In other words, the jury found the convicted  homicide defendant in a civil matter, LESS guilty than the other defendant, even though the homicide defendant was found 100% culpable of the death.  Obviously, being in jail already (actually prison) the defendant is not going to be able to pay much of the award, and the insurance only covered about $100k…we figured by time attorney fees were calculated, the Plaintiff did not really get very much? BTW–be careful what you text to others, even if you are drunk. Part of the conviction for first degree in the case was due to a “text” involving a threat to kill someone,  if someone else hurt a particular animal?  This is a clear indication that juries tend to do what they want and will often ignore the evidence. Many juries like to punish people even if it does not follow the jury instructions.

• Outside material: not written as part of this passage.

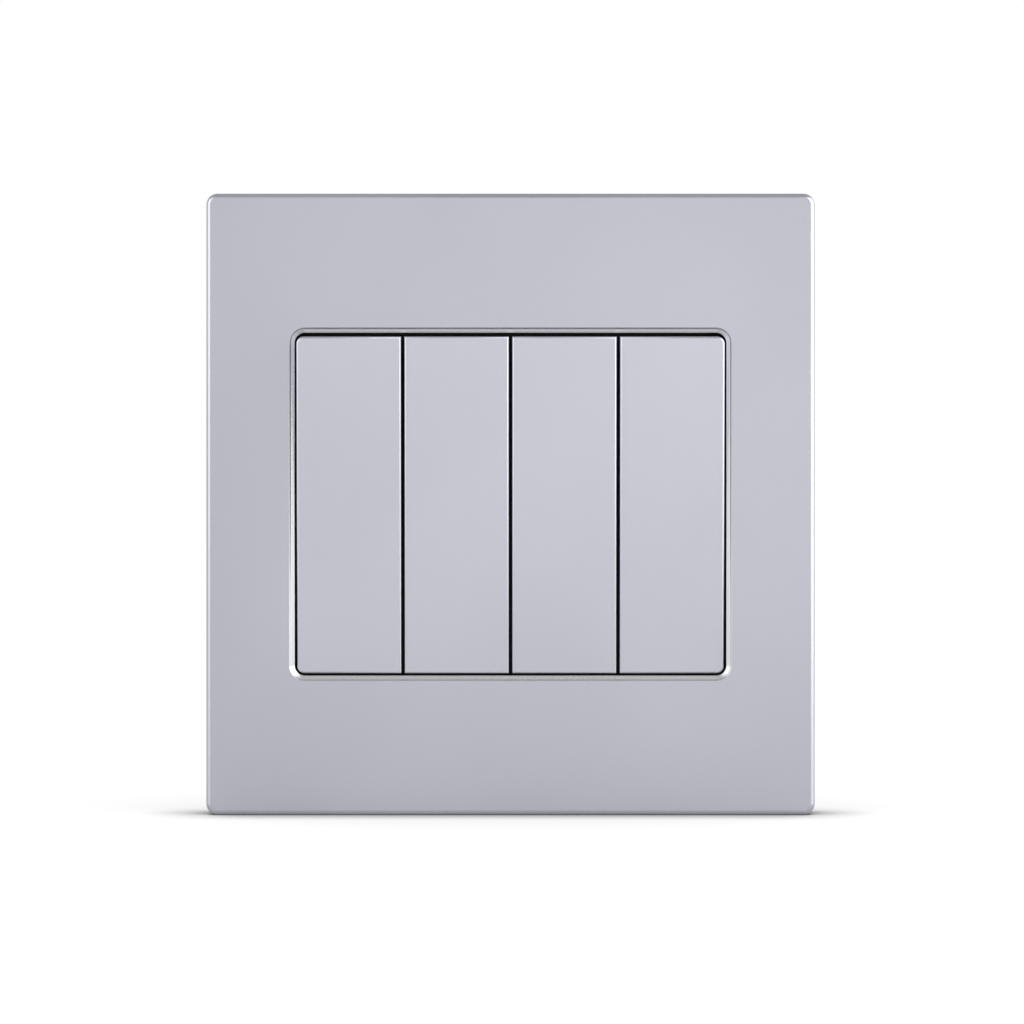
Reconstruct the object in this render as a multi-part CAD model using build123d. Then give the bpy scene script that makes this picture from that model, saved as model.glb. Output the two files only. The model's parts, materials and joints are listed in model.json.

Too much reality TV nonsense and too much disclosure, too much secret-telling, too much of everything that is absolutely none of anyone’s business to begin with, and we think people that do it are complete idiots?  In fact, email is dangerous enough because every single email is a writing. When conversations are always recorded (unknown to the speaker) it would seem to appear that privacy has vanished, and stories can be sold by the barrel if you have the right data?  Does anyone recall that search and seizure is designed to protect these things?  It’s no wonder that kids these days are so dumb.  They fall for everything because no one does any teaching anymore. Very sad.  The instant photos, instant selfies, instant exposes, instant everything is only good if it serves some good purpose, if not, then why do it?  Obviously it makes people $$$…..  HSUS should invest in it.